Литмир - Электронная Библиотека

Храм, построенный по такому замыслу, славил одновременно и Царя Небесного, и короля Франции. Сюжер был монахом, но ставил монашество на службу государству, переживавшему тогда период отрочества — монархическому государству. Служа ему, он соединял все новое и лучшее в области эстетики, что появлялось в различных провинциях королевства: монументальные скульптуры церквей Юга, искусство изготовления изделий из эмали и бронзы в долине Мёз, на Севере, восходящее к традициям каролингской эпохи. Тем самым он развивал традицию Клюни и резко отступал от линии Св. Бернара. Причем все это происходило именно в период расцвета клюнийского искусства и пробуждения цистерцианского духа. Воссоздавая эту эпоху буйного цветения, брожения идей, неистового поиска, следует постоянно иметь в виду, что все эти произведения рождались в одно и то же время. Между аббатством Клюни, строительство которого с трудом было завершено к ИЗО году, аббатством в Фонтене, построенном за несколько лет после 1135 года, церковью в Везле, скульптурный тимпан которой датируется теми же годами, церковью аббатства Сен-Дени, портал и апсиды которой начали перестраиваться именно в это время, между периодом зрелости искусства, которое мы называем романским и первыми проявлениями нового стиля, называемого готическим, временная дистанция не больше, чем между Пикассо, Матиссом и Боннаром или Марселем Дюшаном. Итак, историческая синхронность, но в то же время отсутствие согласия и даже противостояние. Но при этом у всех одинаковое стремление к внутренней чистоте, к внешнему благородству; гармония души и тела, участников воплощения.
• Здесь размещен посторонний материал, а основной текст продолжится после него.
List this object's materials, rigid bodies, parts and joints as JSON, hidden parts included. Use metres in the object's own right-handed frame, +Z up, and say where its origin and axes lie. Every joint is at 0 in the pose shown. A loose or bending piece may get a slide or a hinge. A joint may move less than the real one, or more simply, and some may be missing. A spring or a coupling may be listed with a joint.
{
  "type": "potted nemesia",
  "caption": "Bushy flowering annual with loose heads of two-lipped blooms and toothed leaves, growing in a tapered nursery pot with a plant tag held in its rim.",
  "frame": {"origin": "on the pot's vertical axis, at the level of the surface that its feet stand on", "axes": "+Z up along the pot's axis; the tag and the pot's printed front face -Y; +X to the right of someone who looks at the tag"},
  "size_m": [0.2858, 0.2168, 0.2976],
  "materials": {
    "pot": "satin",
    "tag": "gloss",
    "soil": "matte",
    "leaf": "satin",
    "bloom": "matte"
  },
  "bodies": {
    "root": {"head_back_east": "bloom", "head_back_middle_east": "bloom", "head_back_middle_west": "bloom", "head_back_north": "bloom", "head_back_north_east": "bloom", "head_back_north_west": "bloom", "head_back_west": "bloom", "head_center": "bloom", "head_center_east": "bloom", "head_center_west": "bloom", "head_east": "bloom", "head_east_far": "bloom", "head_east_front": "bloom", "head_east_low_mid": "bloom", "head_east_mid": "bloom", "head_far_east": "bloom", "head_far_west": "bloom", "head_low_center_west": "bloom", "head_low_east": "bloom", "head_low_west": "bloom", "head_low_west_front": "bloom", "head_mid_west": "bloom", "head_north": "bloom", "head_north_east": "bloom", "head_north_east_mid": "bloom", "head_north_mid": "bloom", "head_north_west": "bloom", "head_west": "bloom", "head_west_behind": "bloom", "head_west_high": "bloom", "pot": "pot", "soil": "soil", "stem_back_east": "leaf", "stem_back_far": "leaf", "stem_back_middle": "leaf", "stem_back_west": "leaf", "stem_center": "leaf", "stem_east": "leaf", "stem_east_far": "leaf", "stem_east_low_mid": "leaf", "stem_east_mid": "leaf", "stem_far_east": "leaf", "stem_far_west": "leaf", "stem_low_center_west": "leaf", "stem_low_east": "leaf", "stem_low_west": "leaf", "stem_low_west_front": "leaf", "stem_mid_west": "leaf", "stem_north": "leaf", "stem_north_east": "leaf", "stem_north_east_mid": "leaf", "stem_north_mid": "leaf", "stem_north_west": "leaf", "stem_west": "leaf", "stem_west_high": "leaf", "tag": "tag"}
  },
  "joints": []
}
В этом смысле Сюжер воспринял идейную схему согласования Ветхого и Нового Заветов, которая уже послужила опорой для иконографии порталов в Хильдесгейме. Однако интонация изменилась: к этому времени крестовый поход высветил важность телесной жизни Христа. Изображение древа Иессеева на одном из витражей хоров в церкви аббатства Сен-Дени представляет тело Иисуса как вершину рода, символизируемого высоким стволом, выходящим из чрева [спящего] человека, чей сок, устремляясь вверх от цветка к цветку, питает ряд поколений — звеньями этой живой цепи являются цари Иудейского царства. Однако современники, глядя на витраж, узнавали в лицах иудейских царей черты короля Франции. А на вершине этого животворящего восхождения — лик Христа, лучезарный, источающий повсюду вокруг семь даров Святого Духа, представал как символ всякого расцвета.
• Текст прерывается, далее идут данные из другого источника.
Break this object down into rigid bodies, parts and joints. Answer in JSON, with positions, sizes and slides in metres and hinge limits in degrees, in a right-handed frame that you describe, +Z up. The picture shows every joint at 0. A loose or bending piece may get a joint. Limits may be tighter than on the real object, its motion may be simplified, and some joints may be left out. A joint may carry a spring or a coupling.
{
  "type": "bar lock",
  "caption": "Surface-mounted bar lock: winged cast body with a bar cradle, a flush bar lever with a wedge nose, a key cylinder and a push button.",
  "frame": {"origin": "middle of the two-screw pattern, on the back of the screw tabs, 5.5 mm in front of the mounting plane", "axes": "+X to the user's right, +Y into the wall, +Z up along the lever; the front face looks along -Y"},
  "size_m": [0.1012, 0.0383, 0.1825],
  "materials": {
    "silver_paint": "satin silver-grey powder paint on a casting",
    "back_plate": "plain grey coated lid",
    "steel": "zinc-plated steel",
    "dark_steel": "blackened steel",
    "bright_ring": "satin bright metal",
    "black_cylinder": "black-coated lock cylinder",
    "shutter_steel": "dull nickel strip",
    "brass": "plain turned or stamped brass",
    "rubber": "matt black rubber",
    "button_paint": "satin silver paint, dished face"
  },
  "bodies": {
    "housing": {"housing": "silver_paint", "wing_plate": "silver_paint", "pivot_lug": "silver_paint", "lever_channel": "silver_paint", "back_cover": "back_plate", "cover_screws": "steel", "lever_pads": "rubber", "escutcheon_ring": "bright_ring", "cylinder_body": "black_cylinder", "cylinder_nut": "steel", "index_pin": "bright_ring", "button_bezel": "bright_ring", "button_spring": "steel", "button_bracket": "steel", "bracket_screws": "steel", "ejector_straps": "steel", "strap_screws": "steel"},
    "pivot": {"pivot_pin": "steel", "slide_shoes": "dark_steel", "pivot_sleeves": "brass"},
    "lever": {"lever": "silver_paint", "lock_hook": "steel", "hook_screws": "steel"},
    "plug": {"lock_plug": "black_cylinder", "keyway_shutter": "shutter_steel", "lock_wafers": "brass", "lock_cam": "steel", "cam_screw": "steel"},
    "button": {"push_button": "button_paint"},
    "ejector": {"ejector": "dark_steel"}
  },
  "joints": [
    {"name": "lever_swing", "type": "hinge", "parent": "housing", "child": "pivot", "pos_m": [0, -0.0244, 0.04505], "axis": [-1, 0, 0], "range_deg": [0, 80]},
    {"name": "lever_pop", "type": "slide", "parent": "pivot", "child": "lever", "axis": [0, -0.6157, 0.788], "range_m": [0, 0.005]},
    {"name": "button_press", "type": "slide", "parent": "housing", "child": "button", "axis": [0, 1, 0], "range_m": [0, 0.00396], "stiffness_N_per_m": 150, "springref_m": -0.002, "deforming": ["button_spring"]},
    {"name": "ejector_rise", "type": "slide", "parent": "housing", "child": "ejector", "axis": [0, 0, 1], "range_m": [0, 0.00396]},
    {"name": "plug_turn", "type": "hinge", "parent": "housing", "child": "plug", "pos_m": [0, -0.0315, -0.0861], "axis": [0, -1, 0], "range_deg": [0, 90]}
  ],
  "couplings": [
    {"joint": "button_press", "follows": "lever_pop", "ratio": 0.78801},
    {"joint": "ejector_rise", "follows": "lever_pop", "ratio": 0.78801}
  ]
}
В течение последней трети XII века начинание, предпринятое в Фонтене, Везле, Сен-Дени, было подхвачено при возведении соборов. В Ланском соборе наблюдается слияние двух основных и наиболее чистых тенденций: стремление к простоте и строгости, идущее от Цистерциума, и стремление к Свету Господню, идущее от Сен-Дени. Это соединение дало начальные принципы тому искусству, которое современники стали называть французским. Бог есть Свет, повторяли новые теологи. Сотворение мира они представляли как свечение, исходящее из единого источника, посылающего Свет, который постепенно выводит из небытия Творение, а затем, поочередно отражаясь от последовательных звеньев этой иерархизированной цепи, возвращается из сумрачных окраин космоса к своему источнику — Богу. Что же это за двунаправленное движение, если не движение взаимной любви? Любви Господа к созданному им [миру] и любви тварных существ к своему Создателю? Любви, полной взаимности! «Пусть душа ищет света, следуя за светом», говорил Св. Бернар. Ему вторил Абеляр, который не только предавался размышлениям во внутренней галерее монастыря, но и учил под сенью собора: «Мы приближаемся к Богу ровно в той мере, в какой Он сам приближается к нам, даруя нам свет и тепло Своей любви». Благодаря огню любви, являющему подлинную связь с Богом, душа вырывается из тьмы и горит ярким полуденным светом. Вот почему собор, это местопребывание Господа, понадобилось сделать прозрачным, постепенно сведя его конструкции к нервюрам и заменив глухие стены витражами. Вот почему на смену сплошному своду главного нефа и непрозрачному куполу приходит световой фонарь. Устраняется все, что может нарушить единство внутреннего пространства. Оно выравнивается и равномерно наполняется лучами познания и милости Божьей. В этом храме получает завершение крайне медленное движение восхождения, выхода на поверхность. В тысячном году оно зарождалось в криптах. Теперь оно вышло из подземелий, расправило свои формы, устремилось ввысь. Оно воплотилось в сноп сходящихся вертикалей, замыкающих собой небесную высь. Отныне центральной, организующей архитектурной деталью является окно. Оно принимает одну из двух форм: форму розы, приобретающей все большую легкость, кружение которой в точности воспроизводит движение рассеяния и возврата, умножающее неисчислимое разнообразие Творения и одновременно приводящее его к единству; форму стрельчатого свода, все более стремительно уносящегося ввысь.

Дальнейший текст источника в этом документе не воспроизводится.